Feminist post-development scholars have long argued that we should examine the global rise of conservatism through a postcolonial, feminist lens. I posit that studies spanning the ‘developmental spectrum’ of countries are important to get an accurate view of what is happening under conservative regimes.
Heteronormative national orders in India and Switzerland are taking broad-stroke democratic stances for queer rights. Yet both countries share converging logics of anti-genderism, conservatism and queerphobia. Indian and Swiss conservative regimes are part of their respective political landscapes in a fundamentally democratic setting.
To gain an accurate view of what is happening under conservative regimes, we should study countries that span the developmental spectrum
India is an indirect democracy, Switzerland a direct one.
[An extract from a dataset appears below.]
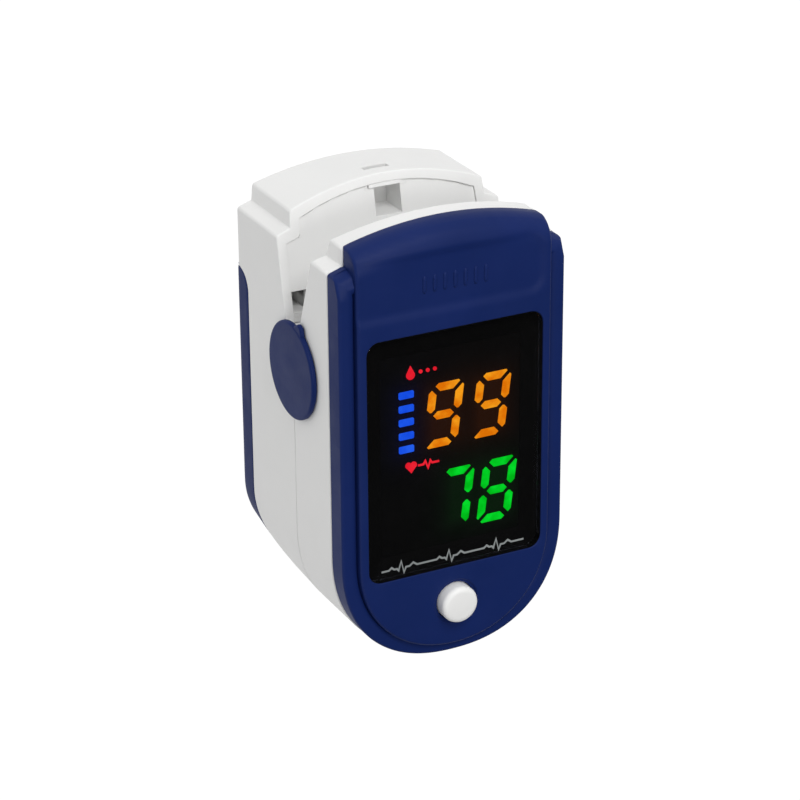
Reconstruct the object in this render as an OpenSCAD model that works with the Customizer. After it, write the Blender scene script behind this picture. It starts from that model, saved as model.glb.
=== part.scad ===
// Fingertip pulse oximeter: a spring clip of two shells hinged near the squeeze end.
// +Z is the way the display faces, +Y is towards the squeeze end, the finger goes in at -Y.
// The flat face of the battery door is z = 0.

/* [Shells] */
// Half width of both shells
half_w = 16.7; // [16.2:0.1:17.4]
// Finger end: depth of its rounded end
nose_b = 16.5; // [15.5:0.1:17]
// Finger end: y where the straight sides start
nose_y = -14.5; // [-15:0.1:-13.5]
// Squareness of the rounded finger end (2 is an ellipse)
nose_n = 2.3; // [2:0.1:2.6]
// Half width of the narrower squeeze end
plateau_w = 14.4; // [13.8:0.1:15]
// y of the corners of the squeeze end
plateau_y = 28.9; // [28:0.1:29.5]
// Crown of the squeeze end
plateau_crown = 2.1; // [1:0.1:2.5]
// y where the side shoulders begin
shoulder_y = 25.9; // [25:0.1:26.5]
// Wall thickness of the white housings
wall = 1.3; // [1.1:0.1:1.5]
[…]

India decriminalised homosexuality in 2018 and Switzerland legalised gay marriage in 2021. Following these policy changes, governments of both countries encouraged anti-democratic narratives of fear in their conservative populations. Both conservative regimes appear to feed off ‘backlash propaganda’ – attracting votes, or support for policy change, on the back of recently passed democratic policies. In India, this manifested in the government dismissing pleas to legalise gay marriage. The Swiss government passed legislation to retain a gender binary.
Conservative groups in both countries have been extremely adept at using democratic means to ensure their agendas become policy. Perhaps, rather than comparing conservatism based on country demographics, size and development status, it is time to compare across the global North-South divides. Scholars could gain particularly interesting insights from comparisons based on the values, policies and operational modes of different conservative regimes.
India and Switzerland might seem unlikely candidates for a comparative studies sample. However, a closer look at the two reveals historical similarities in the conservative and heteronormative logics of their nationalist politics.